Para o coordenador nacional de Diversidade Sexual, Gustavo Bernardes, “submeter uma pessoa para que ela deixe de ser heterossexual ou homossexual é impensável”. E complementa: “A Organização Mundial da Saúde e entidades internacionais de psiquiatria encerraram esta discussão há muito tempo. O curandeirismo vai trazer mais traumas do que superação”.
O governo federal, por meio da Coordenadoria Nacional de Diversidade Sexual, atua em parceria com o Conselho Federal de Psicologia no sentido de esclarecer o Parlamento sobre a Resolução do Conselho. “Cabe a ele regular o exercício de sua própria profissão. Temos (Legislativo e Executivo) que respeitar as competências do conselho da categoria”, salienta Bernardes.
O Conselho Federal de Psicologia encaminhou ofício ao relator, alegando que o projeto de lei pretende sustar uma resolução que já defende os direitos humanos e a livre orientação sexual. “O argumento dos defensores do projeto é que a população LGBT tem o direito de ser assistida na perspectiva da reversão da orientação sexual. Então, vamos resolver o ‘problema da homossexualidade’ transformando os gays em heterossexuais?”, indaga a vice-presidente Clara Goldman.
Para ela, é uma contradição do Partido Verde pactuar com um projeto de natureza na intolerância. “O manifesto do PV salienta a diversidade e a livre orientação e estranhamente isto não é contemplado no parecer do parlamentar neste projeto. Assusta o peso do interesse conservador que se coloca acima das plataformas de partidos”, fala.

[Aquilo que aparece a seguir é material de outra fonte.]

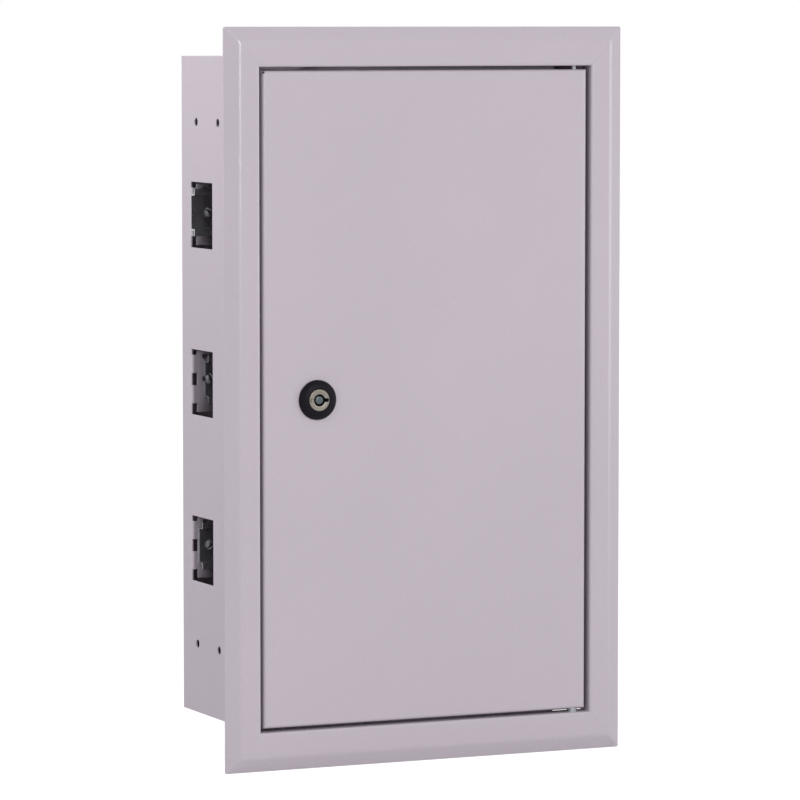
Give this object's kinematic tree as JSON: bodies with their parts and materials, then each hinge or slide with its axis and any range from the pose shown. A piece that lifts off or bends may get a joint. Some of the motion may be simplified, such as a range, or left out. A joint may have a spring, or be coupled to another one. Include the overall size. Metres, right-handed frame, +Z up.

O projeto da “cura gay” ainda será examinado pelas comissões de Seguridade Social e Família; e de Constituição e Justiça e de Cidadania (inclusive no mérito) para ser votado em plenário. O Conselho Federal de Psicologia espera que a sociedade consiga manifestar indignação aos membros das comissões de modo que o tema não avance na casa legislativa. “Espero que os parlamentares utilizem o seu precioso tempo confiado a eles pela sociedade com projetos de natureza de fato relevante, como educação. E que não vá adiante um tema deliberadamente homofóbico como este. Aguardamos pela rejeição deste texto e o seu arquivamento”, defende.